## What the exercise asks
Take the data below and copy exactly the lines starting at the one with "before = set(bpy.data.objects)" and finishing at the one with "obj.data.transform(world)", both included.
>> start
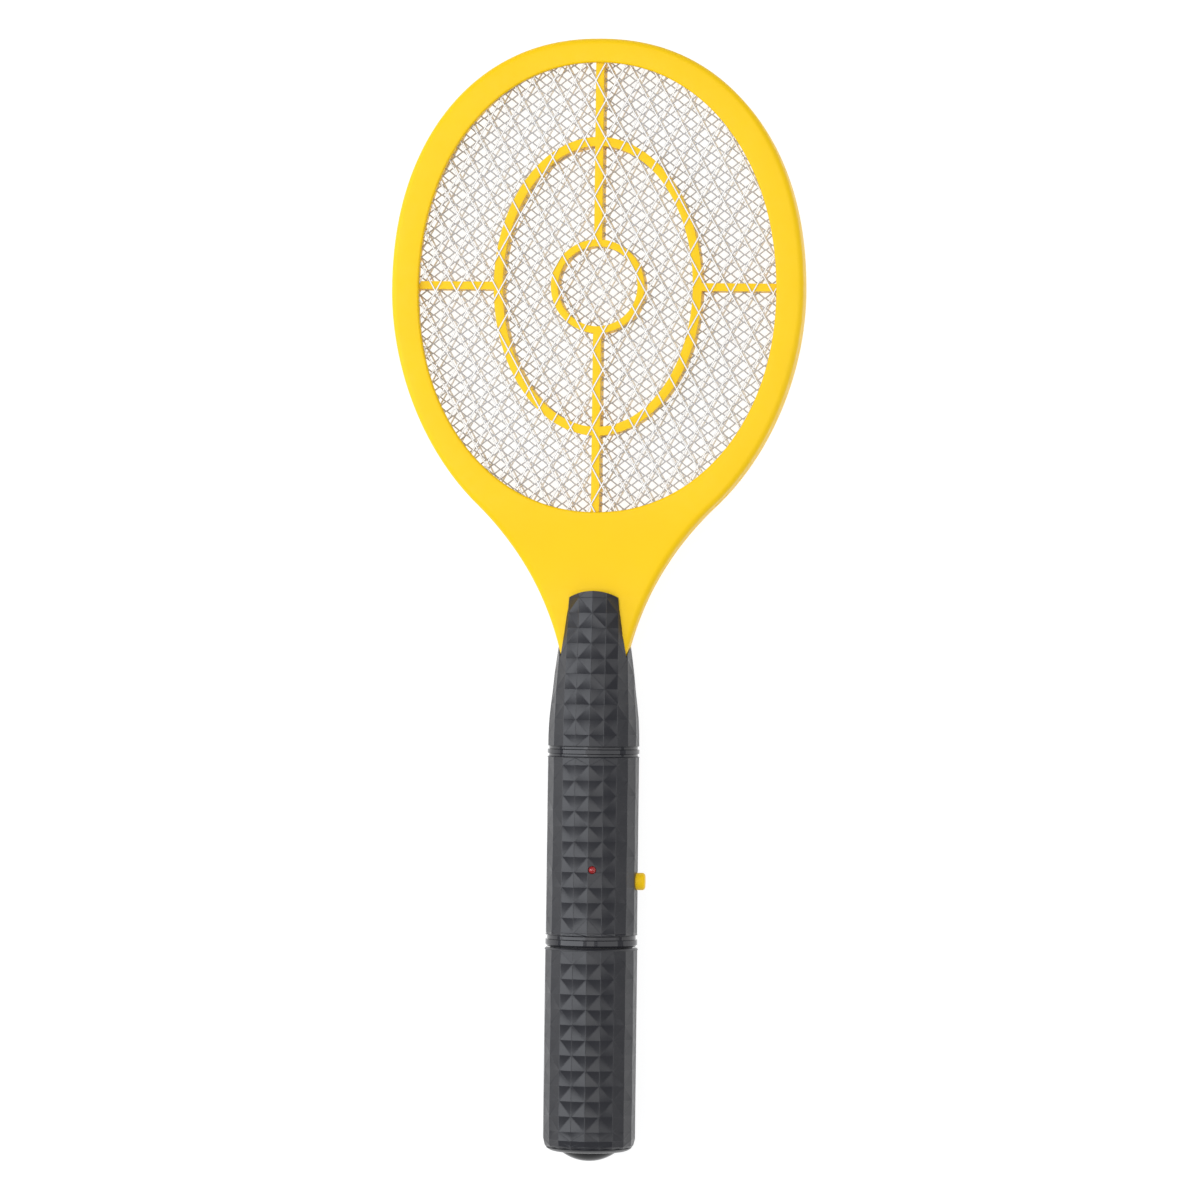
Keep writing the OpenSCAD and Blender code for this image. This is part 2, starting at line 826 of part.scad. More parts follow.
module battery_right() {
    color(copper) place()
        translate([cell_x, right_cell_end_y + cell_length, 0]) rotate([180, 0, 0]) cell();
}

// Conical coil spring along Y, its wide end at y = 0
module coil_spring(length) {
    sides = 6;
    per_turn = 16;
    steps = spring_turns * per_turn;
    points = [
        for (i = [0:steps])
            let (
                a = 360 * i / per_turn,
                f = i / steps,
                radius = spring_big_radius + (spring_small_radius - spring_big_radius) * f,
                y = spring_wire_radius + (length - 2 * spring_wire_radius) * f
            )
                for (k = [0:sides - 1])
                    let (
                        b = 360 * k / sides,
                        rr = radius + spring_wire_radius * cos(b)
                    ) [rr * cos(a), y + spring_wire_radius * sin(b), rr * sin(a)]
    ];
    polyhedron(points, tube_faces(steps, sides), convexity = 6);
}

// Faces of a tube of steps + 1 rings with sides points each
function tube_faces(steps, sides) = concat(
    [[for (k = [0:sides - 1]) k]],
    [[for (k = [sides - 1:-1:0]) steps * sides + k]],
    [
        for (i = [0:steps - 1])
            for (k = [0:sides - 1])
                let (n = (k + 1) % sides)
                    [i * sides + k, (i + 1) * sides + k, (i + 1) * sides + n, i * sides + n]
    ]
);

module contact_plate(half_x) {
    translate([-half_x, 0, -contact_half]) cube([2 * half_x, contact_thickness, 2 * contact_half]);
}

module battery_bridge_contact() {
    color(steel) place() translate([0, tray_bay[0], 0]) {
        contact_plate(cell_x + contact_half - 1);
        translate([cell_x, 0, 0])
            along_y() cylinder(r = 2, h = contact_thickness + dimple_height, $fn = 32);
        translate([-cell_x, contact_thickness - spring_sink, 0])
            coil_spring(left_cell_y - tray_bay[0] - contact_thickness);
    }
}

// Strip behind a contact plate that its lead is soldered to
module contact_tail() {
    tail_width = 2;
    translate([-tail_width / 2, 0, 2.9]) cube([tail_width, 6, contact_thickness]);
}

module positive_contact() {
    color(steel) place() translate([-cell_x, tray_bay[1] - contact_thickness, 0]) {
        contact_plate(contact_half);
        contact_tail();
    }
}

module negative_contact() {
    color(steel) place() translate([cell_x, tray_bay[1] - contact_thickness, 0]) {
        contact_plate(contact_half);
        contact_tail();
        translate([0, spring_sink, 0]) mirror([0, 1, 0])
            coil_spring(tray_bay[1] - contact_thickness - right_cell_end_y - cell_length);
    }
}

// ---- Circuit board ----

module circuit_board() {
    color([0.10, 0.40, 0.20]) place() difference() {
        translate([board_x[0], board_y[0], board_z[0]])
            cube([board_x[1] - board_x[0], board_y[1] - board_y[0], board_z[1] - board_z[0]]);
        for (p = board_screw_at) {
            translate([p[0], p[1], board_z[0] - 1])
                cylinder(r = board_screw_radius + screw_play, h = 4, $fn = 32);
        }
    }
}

module pcb_screws() {
    color(steel) place() for (p = board_screw_at) {
        translate([p[0], p[1], board_z[1]]) mirror([0, 0, 1])
            screw(board_screw_radius, 1.8, 1.2, board_z[1] - board_z[0] + 4.5);
    }
}

module power_button() {
    proud_x = grip_radius + button_proud;
    crown = 0.8;
    color(yellow) place() translate([0, button_y, 0]) rotate([0, 90, 0]) rotate_extrude($fn = 64)
        polygon([
            [0, flange_x[0]], [flange_radius, flange_x[0]], [flange_radius, flange_x[1]],
            [button_radius, flange_x[1]], [button_radius, proud_x - crown],
            [button_radius - 0.3, proud_x - crown / 3], [button_radius - crown, proud_x],
            [0, proud_x]
        ]);
}

module switch_body() {
    bore_depth = 4;
    color(gloss_black) place() translate([0, button_y, 0]) difference() {
        translate([switch_x[0], -switch_half_y, board_z[1]])
            cube([switch_x[1] - switch_x[0], 2 * switch_half_y, switch_top_z - board_z[1]]);
        translate([switch_x[1] - bore_depth, 0, 0]) rotate([0, 90, 0])
            cylinder(r = plunger_radius + plunger_play, h = bore_depth + 1, $fn = 48);
    }
}

module switch_plunger() {
    in_bore = 2;
    color(yellow) place() translate([switch_x[1] - in_bore, button_y, 0]) rotate([0, 90, 0])
        cylinder(r = plunger_radius, h = flange_x[0] - switch_x[1] + in_bore, $fn = 48);
}

module status_led() {
    base_z = led_top_z - led_height;
    color([0.85, 0.05, 0.05]) place() translate([led_x, led_y, base_z]) rotate_extrude($fn = 48)
        polygon(concat(
            [[0, 0], [led_radius + 0.4, 0], [led_radius + 0.4, 1], [led_radius, 1]],
            [for (i = [0:8])
                let (a = 90 * i / 8)
                    [led_radius * cos(a), led_height - led_radius + led_radius * sin(a)]]
        ));
}

module led_leads() {
    base_z = led_top_z - led_height;
    color(steel) place() for (sx = [-1, 1]) {
        translate([led_x + sx * lead_spacing / 2 - lead_half, led_y - lead_half, board_z[1]])
            cube([2 * lead_half, 2 * lead_half, base_z - board_z[1]]);
    }
}

module transformer_core() {
    window_x = (core_size[0] - 3 * core_leg) / 2;
    color([0.25, 0.25, 0.27]) place()
        translate([transformer_at[0], transformer_at[1], board_z[1]]) difference() {
            translate([-core_size[0] / 2, -core_size[1] / 2, 0]) cube(core_size);
            for (sx = [-1, 1]) {
                translate([sx * (core_leg + window_x) / 2 - window_x / 2, -core_size[1], core_leg / 2])
                    cube([window_x, 2 * core_size[1], core_size[2] - core_leg]);
            }
        }
}

// Winding around the core's middle leg, in its window and over both faces
module transformer_coil() {
    window_x = (core_size[0] - 3 * core_leg) / 2;
    gap = 0.1;
    color([0.95, 0.80, 0.25]) place()
        translate([transformer_at[0], transformer_at[1], board_z[1] + core_leg / 2 + gap]) difference() {
            linear_extrude(core_size[2] - core_leg - 2 * gap)
                rounded_bar(core_leg + 2 * (window_x - gap), core_size[1] + 5, 1.5);
            translate([-core_leg / 2 - gap, -core_size[1] / 2 - gap, -1])
                cube([core_leg + 2 * gap, core_size[1] + 2 * gap, core_size[2]]);
        }
}

module hv_capacitor() {
    size = [17, 7.5, 12];
    color([0.70, 0.25, 0.10]) place()
        translate([capacitor_at[0], capacitor_at[1], board_z[1] + size[2] / 2])
            rotate([90, 0, 0]) linear_extrude(size[1], center = true) rounded_bar(size[0], size[2], 2.5);
}

module multiplier_capacitors() {
    radius = 4;
    color([0.20, 0.35, 0.75]) place() for (y = [148.4, 152.6]) {
        translate([-6.5, y, board_z[1] + radius])
            rotate([90, 0, 0]) cylinder(r = radius, h = 2.8, center = true, $fn = 48);
    }
}

// Axial part lying along X on the board, with its two leads
module axial_part(r, length, span) {
    lead_r = 0.3;
    lift = max(r, 1) + 0.1;
    translate([0, 0, lift]) rotate([0, 90, 0]) cylinder(r = r, h = length, center = true, $fn = 32);
    translate([0, 0, lift]) rotate([0, 90, 0]) cylinder(r = lead_r, h = span, center = true, $fn = 16);
    for (sx = [-1, 1]) {
        translate([sx * (span / 2 - lead_r), 0, 0]) cylinder(r = lead_r, h = lift, $fn = 16);
    }
}

module rectifier_diodes() {
    color(gloss_black) place() for (y = [147.2, 150.5, 153.8]) {
        translate([5, y, board_z[1]]) axial_part(1.35, 5.2, 10);
    }
}

module resistors() {
    color([0.80, 0.70, 0.50]) place() for (y = [119, 122.5, 126]) {
        translate([4.5, y, board_z[1]]) axial_part(1.15, 6.3, 11);
    }
}

module driver_transistor() {
    radius = 2.3;
    body_z = 2;
    color(gloss_black) place()
        translate([transistor_at[0], transistor_at[1], board_z[1]]) {
            translate([0, 0, body_z]) linear_extrude(4.6) difference() {
                circle(radius, $fn = 48);
                translate([-radius, radius * 0.6]) square([2 * radius, radius]);
            }
            for (x = [-1.27, 0, 1.27]) {
                translate([x - 0.2, -0.2, 0]) cube([0.4, 0.4, body_z + 0.1]);
            }
        }
}

// ---- Leads ----

// Point of a smooth curve through the route's points, at u from 0 to the last point's number
function route_point(route, u) =
    let (
        last = len(route) - 1,
        i = min(floor(u), last - 1),
        f = u - i,
        a = route[max(i - 1, 0)],
        b = route[i],
        c = route[i + 1],
        d = route[min(i + 2, last)]
    )
        0.5 * (2 * b + (c - a) * f + (2 * a - 5 * b + 4 * c - d) * pow(f, 2)
            + (3 * b - a - 3 * c + d) * pow(f, 3));

module lead(route) {
    sides = 8;
    per_point = 4;
    steps = per_point * (len(route) - 1);
    path = [for (i = [0:steps]) route_point(route, i / per_point)];
    points = [
        for (i = [0:steps])
            let (
                along = unit(path[min(i + 1, steps)] - path[max(i - 1, 0)]),
                side = unit(cross(along, [0, 0, 1])),
                up = cross(side, along)
            )
                for (k = [0:sides - 1])
                    let (a = 360 * k / sides)
                        path[i] + wire_radius * (side * cos(a) + up * sin(a))
    ];
    polyhedron(points, tube_faces(steps, sides), convexity = 6);
}

module centre_mesh_wire() {
    color([0.80, 0.10, 0.10]) place() lead(centre_route);
}

module front_mesh_wire() {
    color(gloss_black) place() lead(front_route);
}

module rear_mesh_wire() {
    color(gloss_black) place() lead(rear_route);
}

module positive_battery_wire() {
    color([0.80, 0.10, 0.10]) place() lead(positive_route);
}

module negative_battery_wire() {
    color(gloss_black) place() lead(negative_route);
}

head_front_frame();
head_rear_frame();
front_spacer_grid();
rear_spacer_grid();
front_mesh();
centre_mesh();
rear_mesh();
head_screws();
grip_front_shell();
grip_rear_shell();
grip_screws();
battery_cover();
end_plug();
battery_tray();
battery_left();
battery_right();
battery_bridge_contact();
positive_contact();
negative_contact();
circuit_board();
pcb_screws();
power_button();
switch_body();
switch_plunger();
status_led();
led_leads();
transformer_core();
transformer_coil();
hv_capacitor();
multiplier_capacitors();
rectifier_diodes();
driver_transistor();
resistors();
centre_mesh_wire();
front_mesh_wire();
rear_mesh_wire();
positive_battery_wire();
negative_battery_wire();
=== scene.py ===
"""Electric fly swatter lying on its back: the looks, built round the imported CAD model."""

import json
import math

import bmesh
import bpy
from mathutils import Matrix, Vector


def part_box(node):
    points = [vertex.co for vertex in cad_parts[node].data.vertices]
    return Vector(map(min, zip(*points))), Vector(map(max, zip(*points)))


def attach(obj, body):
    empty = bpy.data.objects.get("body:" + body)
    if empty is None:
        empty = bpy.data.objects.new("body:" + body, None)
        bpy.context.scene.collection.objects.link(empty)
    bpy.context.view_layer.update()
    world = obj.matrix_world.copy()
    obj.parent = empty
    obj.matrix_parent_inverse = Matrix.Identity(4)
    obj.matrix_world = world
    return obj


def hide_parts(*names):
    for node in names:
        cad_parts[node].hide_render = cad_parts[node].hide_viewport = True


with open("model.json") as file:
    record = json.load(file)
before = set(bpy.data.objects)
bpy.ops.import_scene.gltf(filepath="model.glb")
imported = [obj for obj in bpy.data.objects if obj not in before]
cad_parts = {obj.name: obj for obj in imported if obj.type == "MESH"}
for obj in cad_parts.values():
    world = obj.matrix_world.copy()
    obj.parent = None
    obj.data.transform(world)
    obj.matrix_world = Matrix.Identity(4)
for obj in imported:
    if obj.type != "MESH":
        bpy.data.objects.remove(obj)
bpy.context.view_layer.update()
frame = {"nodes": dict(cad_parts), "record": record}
NODES = frame["nodes"]

# ---- Driving dimensions, in millimetres. Y runs from the butt, Z from the middle plane ----

MM = 0.001
BUTT_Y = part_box("end_plug")[0][1]
AXIS_Z = (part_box("battery_cover")[0][2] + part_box("battery_cover")[1][2]) / 2
LENGTH = (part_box("head_front_frame")[1][1] - BUTT_Y) / MM
HEAD_HALF_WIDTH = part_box("head_front_frame")[1][0] / MM
FRAME_HALF = (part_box("head_front_frame")[1][2] - AXIS_Z) / MM
MESH_Z = (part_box("front_mesh")[0][2] - AXIS_Z) / MM
MESH_THICKNESS = (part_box("front_mesh")[1][2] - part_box("front_mesh")[0][2]) / MM
COVER_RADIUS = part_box("battery_cover")[1][0] / MM

# Outline of the head
CENTRE_Y = 341
UPPER_POWER = 2.18
LOWER_POWER = 1.9
LOWER_DEPTH = 105
JOIN_ANGLE = 53.8
NECK_RADIUS = 120
NECK_END_ANGLE = 12
TONGUE_LOW_Y = 184

# Opening of the head
OPENING_HALF_WIDTH = 70.2
OPENING_UP = 89.4
OPENING_DOWN = 86.4
OPENING_POWER = 2.09
MESH_OVERLAP = 3.1
REAR_OPENING_MARGIN = 1.8
NARROWEST_CELL = 0.7

# Patterns of the meshes: pitch across, pitch along, half the bond, shift across, shift along
GUARD_PATTERN = (8.3, 15.1, 0, -1.55, -0.5)
FINE_PATTERN = (5.44, 3.78, 0.2, 0, 0)
STRAND = 0.36
GUARD_FLANK = 0.13
FINE_FLANK = 0.10

# The head thins down to the neck between these two lines
SLOPE_HIGH_Y = 262
SLOPE_LOW_Y = 221
SLOPE_DROP = 3.56

# Facets of the grip
ROW_PITCH = 5.96
ROW_START_Y = 78.1 - 13 * ROW_PITCH
COLUMN_PITCH = 5.7
HALF_COLUMNS = 5
PATTERN_SECTIONS = ((5.4, 83.1), (89.1, 158.6), (163.1, 226.5))
GROOVES = ((83.6, 89.0), (158.7, 163.0))
SKIN = 0.03
# The head's skin lies this far inside its outline, below the flats of the CAD outline
HEAD_SKIN = 0.1
RIDGE_HALF_WIDTH = 0.13
RIDGE_HEIGHT = 0.045
FACET_ANGLE = 2.5

# Edges sharper than these angles in degrees stay sharp on the head and on the softened pieces
HEAD_CREASE_ANGLE = 32
SOFT_CREASE_ANGLE = 35


def at(x, y, z):
    """Place in metres of a point given in millimetres, with Y from the butt and Z from the middle plane."""
    return Vector((x * MM, BUTT_Y + y * MM, AXIS_Z + z * MM))


# ---- Outlines ----

def quarter(a, b, power, angle):
    """Point of a rounded quarter outline, at an angle in degrees from its side."""
    c = max(math.cos(math.radians(angle)), 0.0)
    s = max(math.sin(math.radians(angle)), 0.0)
    return a * c ** (2 / power), b * s ** (2 / power)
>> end
## Task answer
before = set(bpy.data.objects)
bpy.ops.import_scene.gltf(filepath="model.glb")
imported = [obj for obj in bpy.data.objects if obj not in before]
cad_parts = {obj.name: obj for obj in imported if obj.type == "MESH"}
for obj in cad_parts.values():
    world = obj.matrix_world.copy()
    obj.parent = None
    obj.data.transform(world)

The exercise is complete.